Si tratta di un importante risultato per l’Italia che, sin dalla seconda metà degli anni Sessanta, ha sempre manifestato preoccupazioni per il rischio di un declassamento del cosiddetto “fianco Sud” dell’Alleanza, un tema che ricorre ciclicamente nella storia dei rapporti tra Roma e i propri alleati della NATO. Dal punto di vista italiano, infatti, la separazione del fianco Sud dal fronte orientale lascerebbe l’Italia, così come la Grecia e la Spagna e, seppur in modi diversi, la Francia e la Turchia, esposta alle pressioni e all’instabilità della cintura meridionale dell’Alleanza. Con il progressivo irrobustimento dei meccanismi di deterrenza e difesa ad est, attori ostili potrebbero essere indotti a concentrare le proprie operazioni a sud per aggirare la NATO sfruttando un’area critica per le forniture energetiche (ancora di più dopo lo scoppio della guerra), la libertà di navigazione e di commercio sui mari, la sicurezza alimentare dei paesi del Nord Africa, le comunicazioni sottomarine, le rotte migratorie. Viepiù, l’attenzione che la NATO sta dedicando al tema dell’Indo-Pacifico e dell’espansionismo cinese potrebbe rendere ancora più importante nel prossimo futuro, perlomeno dal punto di vista concettuale prima ancora che operativo, la regione del Mediterraneo per via della sua diretta connessione geografica con il corridoio indo-pacifico.

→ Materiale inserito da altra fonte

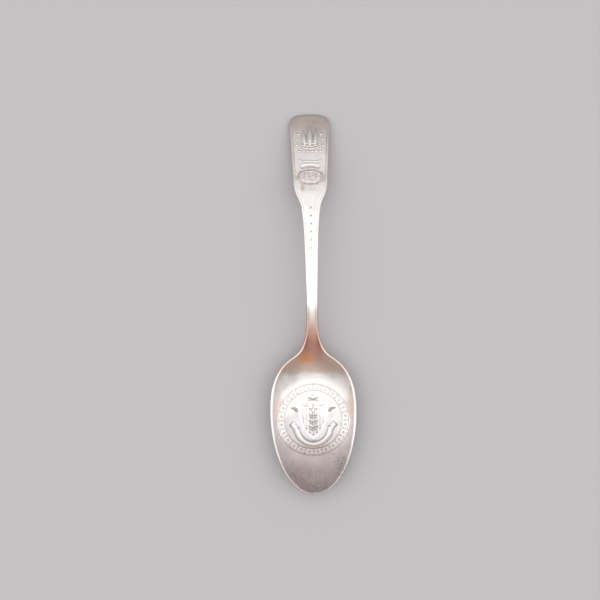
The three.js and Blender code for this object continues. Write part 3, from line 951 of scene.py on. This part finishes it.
def handle_material():
    graph = Graph("handle_silver")
    colour = worn_silver(graph, 0.35)
    colour = duller_towards_end(graph, colour, 0.9)
    groove = graph.maths("MULTIPLY", graph.near_edge(1.0, 1.5), graph.deeper(0.5, 0.9))
    groove_tint = graph.maths("ADD", graph.share(graph.ramp(graph.along, 126, 138), 0.25), 0.2)
    colour = graph.stained(colour, DULL_STRAW, groove, groove_tint)
    shoulder = graph.maths("MULTIPLY", graph.ramp(graph.along, 106, 111), graph.ramp(graph.along, 127, 122))
    elsewhere = graph.maths("SUBTRACT", 1.0, shoulder)
    dull_edge = graph.maths("MULTIPLY", graph.near_edge(0.2, 0.7), elsewhere)
    colour = graph.stained(colour, RIM_SILVER, dull_edge, 0.6)
    # Painted highlight along the edges of the handle's shoulders.
    painted_highlight_edge = graph.maths("MULTIPLY", graph.near_edge(0.8, 1.8), shoulder)
    colour = graph.stained(colour, PAINTED_HIGHLIGHT, painted_highlight_edge, 0.7)
    colour = copper_neck(graph, colour)
    inner = graph.patch(0, CARTOUCHE_AT, 4.2, 2.1, 0.25, 0.2)
    outer = graph.patch(0, CARTOUCHE_AT, 5.5, 3.3, 0.25, 0.25)
    colour = graph.stained(colour, BROWN, graph.maths("SUBTRACT", outer, inner, clamp=True), 0.75)
    colour = graph.stained(colour, BROWN, graph.patch(-3.1, CARTOUCHE_AT - 4.3, 0.9, 1.4, 0.5, 0.6), 0.5)
    colour = graph.stained(colour, BROWN, graph.crevices(0.7), 0.75)
    return graph.finish(colour, smudged(graph), struck_surface(graph))


def relief_material():
    graph = Graph("relief_silver_finish")
    colour = worn_silver(graph, 0.15)
    colour = duller_towards_tip(graph, colour)
    colour = duller_towards_end(graph, colour, 0.15)
    colour = graph.stained(colour, LILAC_GREY, graph.patch(0, MEDAL_AT - 2.9, 6.4, 6, 0.3, 0.15), 0.7)
    veins = graph.ramp(graph.noise(0.9, 3, shift=41), 0.45, 0.6)
    veins = graph.maths("MULTIPLY", veins, graph.patch(0, CARTOUCHE_AT, 4.6, 2.4))
    colour = graph.stained(colour, BROWN, veins, 0.45)
    colour = graph.stained(colour, BROWN, graph.crevices(0.6), 0.5)
    colour = shade_and_dirt_marks(graph, colour)
    heights = [(graph.noise(0.45, 3), 0.012), (graph.noise(2.2, 2, shift=5), 0.03)]
    return graph.finish(colour, smudged(graph, 0.26, 0.4), heights)


def floor_material():
    material = bpy.data.materials.new("pale_floor")
    material.use_nodes = True
    shader = material.node_tree.nodes["Principled BSDF"]
    shader.inputs["Base Color"].default_value = (0.50, 0.49, 0.50, 1)
    shader.inputs["Roughness"].default_value = 0.9
    return material


# --- The object ---


def add_piece(piece, node, material):
    """The piece stands for its CAD node, rides on the spoon and takes the material."""
    piece.data.materials.append(material)
    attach(piece, "root")
    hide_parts(node)


def build_spoon():
    """The bowl and handle, and one relief for every ornament of the CAD model."""
    add_piece(bowl_blank(), "bowl", bowl_material())
    add_piece(handle_blank(), "handle", handle_material())
    reliefs = {
        "medal_border": medal_border(),
        "medal_shield": medal_shield(),
        "medal_sprig": medal_sprig(),
        "medal_ribbon": medal_ribbon(),
        "medal_stroke_right": medal_stroke(1, "right"),
        "medal_stroke_left": medal_stroke(-1, "left"),
        "medal_crest": medal_crest(),
        "crest_palmette": crest_palmette(),
        "blank_banner": banner(),
        "oval_cartouche": cartouche(),
        "cartouche_bar": cartouche_bar(),
    }
    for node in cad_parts:
        if node.startswith("crest_stud"):
            reliefs[node] = stud(node)
        elif node.startswith("stem_lozenge"):
            reliefs[node] = lozenge(node)
    finish = relief_material()
    for node, relief in reliefs.items():
        add_piece(relief.piece(), node, finish)


# --- Stage, light and camera ---


def pale_floor():
    mesh = bpy.data.meshes.new("floor")
    half = 3  # metres
    corners = [(-half, -half, 0), (half, -half, 0), (half, half, 0), (-half, half, 0)]
    mesh.from_pydata(corners, [], [(0, 1, 2, 3)])
    mesh.materials.append(floor_material())
    floor = bpy.data.objects.new("floor", mesh)
    bpy.context.scene.collection.objects.link(floor)


def soft_box(name, place, size, watts):
    """A rectangular light facing straight down, its place and size in metres."""
    light = bpy.data.lights.new(name, "AREA")
    light.shape = "RECTANGLE"
    light.size, light.size_y = size
    light.energy = watts
    lamp = bpy.data.objects.new(name, light)
    lamp.location = place
    bpy.context.scene.collection.objects.link(lamp)


def soft_sky():
    """A grey room, lighter overhead."""
    world = bpy.data.worlds.new("room")
    bpy.context.scene.world = world
    world.use_nodes = True
    tree = world.node_tree
    where = tree.nodes.new("ShaderNodeTexCoord")
    apart = tree.nodes.new("ShaderNodeSeparateXYZ")
    tree.links.new(where.outputs["Generated"], apart.inputs[0])
    shade = tree.nodes.new("ShaderNodeValToRGB")
    shade.color_ramp.elements[0].position = 0.0
    shade.color_ramp.elements[0].color = (0.44, 0.42, 0.43, 1)
    shade.color_ramp.elements[1].position = 1.0
    shade.color_ramp.elements[1].color = (0.60, 0.58, 0.59, 1)
    tree.links.new(apart.outputs["Z"], shade.inputs[0])
    background = tree.nodes["Background"]
    tree.links.new(shade.outputs[0], background.inputs["Color"])
    background.inputs["Strength"].default_value = 1.0


VIEW_ELEVATION = 89  # degrees above the table, from the bowl's side
VIEW_ROLL = 0.73  # degrees that the spoon leans in the view
VIEW_DISTANCE = 0.3966  # metres
LENS = 60  # millimetres, like the sensor
SENSOR = 36
AIM = Vector((-0.00473, 0.001, 0.008))  # the point that the camera looks at, in metres


def camera():
    data = bpy.data.cameras.new("camera")
    data.lens = LENS
    data.sensor_width = SENSOR
    rise = math.radians(VIEW_ELEVATION)
    back = Vector((0, -math.cos(rise), math.sin(rise)))
    made = bpy.data.objects.new("camera", data)
    made.location = AIM + back * VIEW_DISTANCE
    turn = (-back).to_track_quat("-Z", "Y").to_matrix().to_4x4()
    roll = Matrix.Rotation(math.radians(-VIEW_ROLL), 4, "Z")
    made.matrix_world = Matrix.Translation(made.location) @ turn @ roll
    bpy.context.scene.collection.objects.link(made)
    bpy.context.scene.camera = made


build_spoon()
pale_floor()
soft_sky()
soft_box("overhead", (0, -0.205, 0.9), (6.0, 0.53), 13.6)
soft_box("beyond", (0, 0.39, 0.9), (4.6, 0.66), 7.2)
camera()
bpy.context.scene.view_settings.view_transform = "Standard"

L’Italia, presidente di turno del G7 nel 2024, potrebbe farsi interprete di questa prospettiva insieme alla Francia, radunando attorno a sé la Grecia, la Spagna, il Portogallo e, con le dovute cautele, la Turchia stessa. Un avvicinamento ad Ankara potrebbe infatti favorire il distacco di quest’ultima da Mosca e l’avvio di una politica di distensione su alcuni importanti dossier di comune interesse quali la Libia, Cipro, la Siria, il Libano, i Balcani occidentali, le migrazioni e la sicurezza delle rotte marittime e dei porti sul Mar Nero. In quest’ottica, il bilaterale Italia-Turchia svoltosi durante il Summit non può essere considerato né casuale, né episodico, ma parte di una più ampia strategia italiana per mantenere il Mediterraneo ancorato alla cornice atlantica.